Exercise task. The listing beneath should be written out in full, exactly as shown.
....................
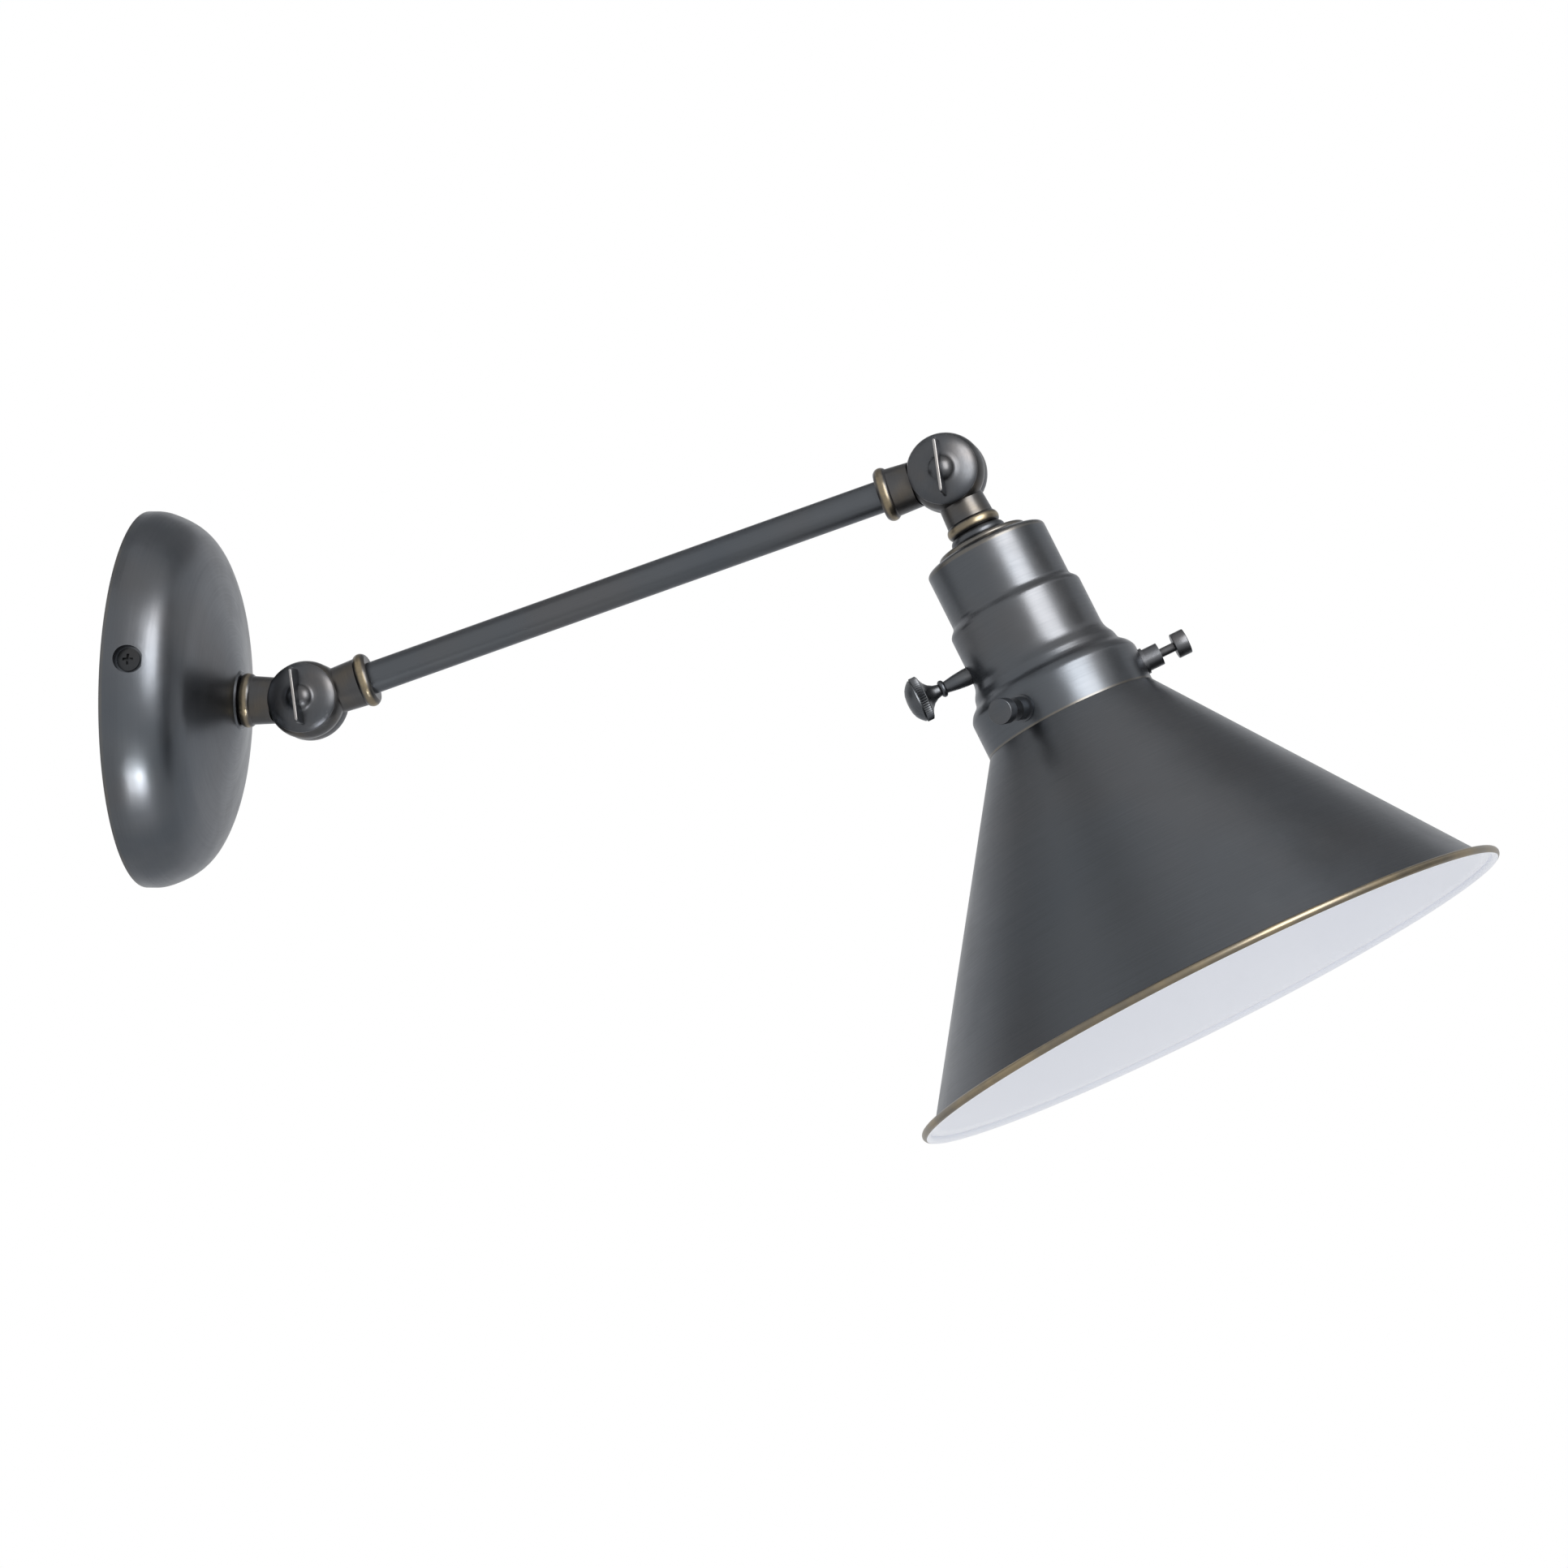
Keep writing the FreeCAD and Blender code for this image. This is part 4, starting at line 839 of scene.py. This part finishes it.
@dataclass
class ThumbTurn:
    """A cast thumb turn: a crowned disc, a boss and an upright blade.

    The edges' and the fillet's corners are a rise and a distance in or out. The
    crown's are a share of its rise and a distance in from the disc's edge.
    """

    side: str
    joint: Triple
    back: float = 9.3
    recess: float = 9.8
    recess_radius: float = 6.15
    disc_radius: float = 11.7
    back_edge: tuple[Pair, ...] = ((0.0, 0.5), (0.3, 0.1), (0.7, 0.0))
    rim: float = 10.7
    rim_edge: tuple[Pair, ...] = ((-0.35, 0.05), (0.0, 0.35))
    crown: float = 13.0
    crown_curve: tuple[Pair, ...] = ((0.36, 1.7), (0.66, 3.35), (0.86, 5.3), (1.0, 6.5))
    boss_radius: float = 4.1
    boss_fillet: tuple[Pair, ...] = ((0.35, 0.4), (0.9, 0.0))
    boss_dome: tuple[float, ...] = (0.25, 0.5, 0.7, 0.85, 0.95)
    top: float = 16.2
    disc_steps: int = 96
    blade_root: float = 10.2
    blade_tip: float = 21.8
    blade_length: float = 18.8
    blade_thickness: float = 1.0
    blade_corner: float = 1.6
    corner_segments: int = 8
    blade_edge: float = 0.24
    # How far down from the blade's tip the painted highlight reaches.
    highlight_depth: float = 0.2
    lean: float = 9.3

    def placement(self) -> Matrix:
        """The matrix that stands the turn in front of its swivel."""
        place = Matrix.Translation(Vector(self.joint) * MM)
        lean = Matrix.Rotation(math.radians(-self.lean), 4, "Y")
        face = Matrix.Rotation(-QUARTER_TURN, 4, "Z")
        return place @ lean @ face @ Matrix.Scale(MM, 4)

    def disc(self) -> bmesh.types.BMesh:
        """The crowned disc with its boss.

        Returns:
            The mesh, drawn along +X.
        """
        profile = [(self.recess, 0.0), (self.recess, self.recess_radius),
                   (self.back, self.recess_radius)]
        profile += [(self.back + rise, self.disc_radius - inset)
                    for rise, inset in self.back_edge]
        profile += [(self.rim + rise, self.disc_radius - inset) for rise, inset in self.rim_edge]
        swell = self.crown - self.rim
        profile += [(self.rim + swell * share, self.disc_radius - inset)
                    for share, inset in self.crown_curve]
        profile += [(self.crown + rise, self.boss_radius + out)
                    for rise, out in self.boss_fillet]
        height = self.top - profile[-1][0]
        bend = (height ** 2 + self.boss_radius ** 2) / (2.0 * height)
        for share in self.boss_dome:
            radius = self.boss_radius * math.sqrt(1.0 - share ** 2)
            profile.append((self.top - bend + math.sqrt(bend ** 2 - radius ** 2), radius))
        return spun(profile + [(self.top, 0.0)], self.disc_steps)

    def blade(self) -> bmesh.types.BMesh:
        """The upright blade with its rounded upper corners.

        Returns:
            The mesh, drawn along +X.
        """
        bm = bmesh.new()
        bmesh.ops.create_cube(bm, size=1.0)
        depth = self.blade_tip - self.blade_root
        size = Vector((depth, self.blade_thickness, self.blade_length))
        bmesh.ops.scale(bm, vec=size, verts=bm.verts[:])
        shift = Vector((self.blade_root + depth / 2.0, 0.0, 0.0))
        bmesh.ops.translate(bm, vec=shift, verts=bm.verts[:])
        corners = [edge for edge in bm.edges
                   if all(end.co.x > self.blade_tip - TOUCHING for end in edge.verts)
                   and abs(edge.verts[0].co.z - edge.verts[1].co.z) < TOUCHING]
        rounded(bm, corners, self.blade_corner, self.corner_segments)
        soften(bm, self.blade_edge)
        return bm

    def build(self, casting: bpy.types.Material, wear_and_highlight: bpy.types.Material) -> None:
        """Builds the turn in place of its solid.

        Args:
            casting: the material of the whole turn.
            wear_and_highlight: the material of the blade's upper edge, a lighter grey that is a
                painted highlight.
        """
        turn = self.disc()
        poured(turn, self.blade())
        # Faces at the blade's tip take the lighter second material: a painted highlight on its
        # upper edge.
        highlight_from = self.blade_tip - self.highlight_depth
        for face in turn.faces:
            face.material_index = int(face.calc_center_median().x > highlight_from)
        about = Finished(f"{self.side}_thumb_turn_casting", f"{self.side}_turn", "gunmetal",
                         f"{self.side}_thumb_turn")
        finish_piece(turn, self.placement(), about, [casting, wear_and_highlight])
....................
Solved exercise.
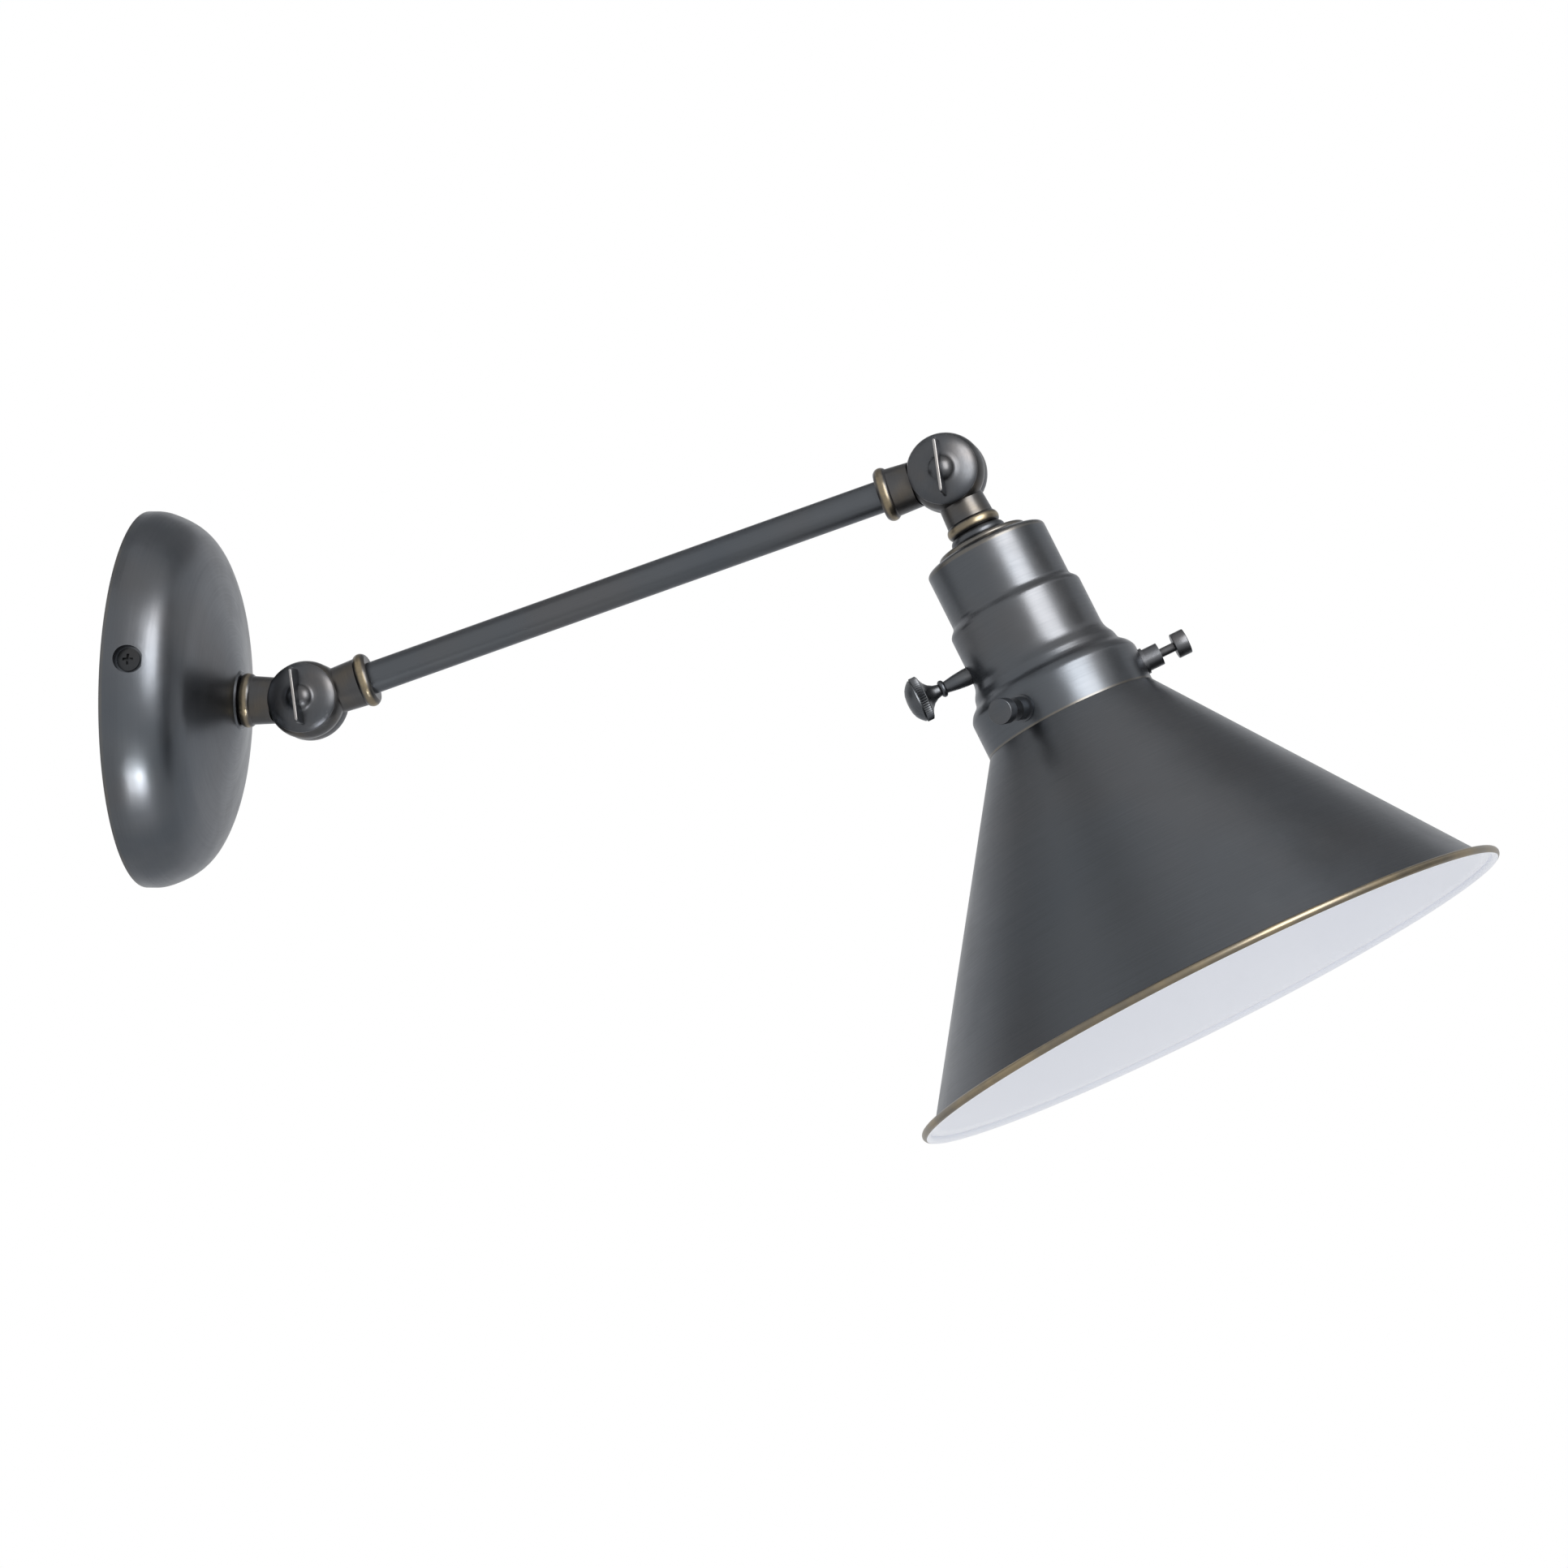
Keep writing the FreeCAD and Blender code for this image. This is part 4, starting at line 839 of scene.py. This part finishes it.
@dataclass
class ThumbTurn:
    """A cast thumb turn: a crowned disc, a boss and an upright blade.

    The edges' and the fillet's corners are a rise and a distance in or out. The
    crown's are a share of its rise and a distance in from the disc's edge.
    """

    side: str
    joint: Triple
    back: float = 9.3
    recess: float = 9.8
    recess_radius: float = 6.15
    disc_radius: float = 11.7
    back_edge: tuple[Pair, ...] = ((0.0, 0.5), (0.3, 0.1), (0.7, 0.0))
    rim: float = 10.7
    rim_edge: tuple[Pair, ...] = ((-0.35, 0.05), (0.0, 0.35))
    crown: float = 13.0
    crown_curve: tuple[Pair, ...] = ((0.36, 1.7), (0.66, 3.35), (0.86, 5.3), (1.0, 6.5))
    boss_radius: float = 4.1
    boss_fillet: tuple[Pair, ...] = ((0.35, 0.4), (0.9, 0.0))
    boss_dome: tuple[float, ...] = (0.25, 0.5, 0.7, 0.85, 0.95)
    top: float = 16.2
    disc_steps: int = 96
    blade_root: float = 10.2
    blade_tip: float = 21.8
    blade_length: float = 18.8
    blade_thickness: float = 1.0
    blade_corner: float = 1.6
    corner_segments: int = 8
    blade_edge: float = 0.24
    # How far down from the blade's tip the painted highlight reaches.
    highlight_depth: float = 0.2
    lean: float = 9.3

    def placement(self) -> Matrix:
        """The matrix that stands the turn in front of its swivel."""
        place = Matrix.Translation(Vector(self.joint) * MM)
        lean = Matrix.Rotation(math.radians(-self.lean), 4, "Y")
        face = Matrix.Rotation(-QUARTER_TURN, 4, "Z")
        return place @ lean @ face @ Matrix.Scale(MM, 4)

    def disc(self) -> bmesh.types.BMesh:
        """The crowned disc with its boss.

        Returns:
            The mesh, drawn along +X.
        """
        profile = [(self.recess, 0.0), (self.recess, self.recess_radius),
                   (self.back, self.recess_radius)]
        profile += [(self.back + rise, self.disc_radius - inset)
                    for rise, inset in self.back_edge]
        profile += [(self.rim + rise, self.disc_radius - inset) for rise, inset in self.rim_edge]
        swell = self.crown - self.rim
        profile += [(self.rim + swell * share, self.disc_radius - inset)
                    for share, inset in self.crown_curve]
        profile += [(self.crown + rise, self.boss_radius + out)
                    for rise, out in self.boss_fillet]
        height = self.top - profile[-1][0]
        bend = (height ** 2 + self.boss_radius ** 2) / (2.0 * height)
        for share in self.boss_dome:
            radius = self.boss_radius * math.sqrt(1.0 - share ** 2)
            profile.append((self.top - bend + math.sqrt(bend ** 2 - radius ** 2), radius))
        return spun(profile + [(self.top, 0.0)], self.disc_steps)

    def blade(self) -> bmesh.types.BMesh:
        """The upright blade with its rounded upper corners.

        Returns:
            The mesh, drawn along +X.
        """
        bm = bmesh.new()
        bmesh.ops.create_cube(bm, size=1.0)
        depth = self.blade_tip - self.blade_root
        size = Vector((depth, self.blade_thickness, self.blade_length))
        bmesh.ops.scale(bm, vec=size, verts=bm.verts[:])
        shift = Vector((self.blade_root + depth / 2.0, 0.0, 0.0))
        bmesh.ops.translate(bm, vec=shift, verts=bm.verts[:])
        corners = [edge for edge in bm.edges
                   if all(end.co.x > self.blade_tip - TOUCHING for end in edge.verts)
                   and abs(edge.verts[0].co.z - edge.verts[1].co.z) < TOUCHING]
        rounded(bm, corners, self.blade_corner, self.corner_segments)
        soften(bm, self.blade_edge)
        return bm

    def build(self, casting: bpy.types.Material, wear_and_highlight: bpy.types.Material) -> None:
        """Builds the turn in place of its solid.

        Args:
            casting: the material of the whole turn.
            wear_and_highlight: the material of the blade's upper edge, a lighter grey that is a
                painted highlight.
        """
        turn = self.disc()
        poured(turn, self.blade())
        # Faces at the blade's tip take the lighter second material: a painted highlight on its
        # upper edge.
        highlight_from = self.blade_tip - self.highlight_depth
        for face in turn.faces:
            face.material_index = int(face.calc_center_median().x > highlight_from)
        about = Finished(f"{self.side}_thumb_turn_casting", f"{self.side}_turn", "gunmetal",
                         f"{self.side}_thumb_turn")
        finish_piece(turn, self.placement(), about, [casting, wear_and_highlight])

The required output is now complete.